1) Содержаніе городскаго общественнаго управленія; 2) содержаніе городскихъ общественныхъ зданій и памятниковъ; 3) уплата суммъ по городскимъ займамъ и выполненіе принятыхъ на себя городомъ обязательствъ; 4) производство пособій на содержаніе учебныхъ, благотворительныхъ и иныхъ общеполезныхъ заведеній, на основаніи особыхъ утвержденныхъ законодательнымъ порядкомъ постановленій, и т. п.; 5) издержки но отправленію воинскаго постоя и другихъ воинскихъ повинностей, но отопленію и освѣщенію тюремъ; 6) участіе въ расходахъ на содержаніе чиновъ городскихъ полицій; 7, 8, 9, 10 пункты касаются содержанія пожарныхъ командъ, пожарнаго обоза, зданій для полиціи и для пожарныхъ командъ; 11) содержаніе улицъ, площадей, бечевниковъ, мостовъ, бульваровъ, садовъ, водопроводовъ, и пр., городское освѣщеніе; 12) отводъ мѣстъ для своза нечистотъ и для зарытія падали скота.

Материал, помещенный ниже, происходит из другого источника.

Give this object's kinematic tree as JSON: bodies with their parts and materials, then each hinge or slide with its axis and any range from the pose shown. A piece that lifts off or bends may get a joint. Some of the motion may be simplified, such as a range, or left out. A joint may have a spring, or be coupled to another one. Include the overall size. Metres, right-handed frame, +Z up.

Мы нарочно выписали эти статьи Положенія почти цѣликомъ, чтобы читатели видѣли — какой кругъ дѣятельности указанъ закономъ нашему городскому общественному управленію… Однакожъ, вслѣдъ за 139 статьею идетъ статьи 140, въ которой читаемъ такія строки:

«За удовлетвореніемъ указанныхъ въ 139 статьѣ (или 2038-ой II т. Св. Зак.) потребностей, городскія средства могутъ быть употребляемы, по усмотрінію Городской Думы, на всякіе вообще предметы, относящіеся къ пользамъ города и его обывателей и законамъ не противные».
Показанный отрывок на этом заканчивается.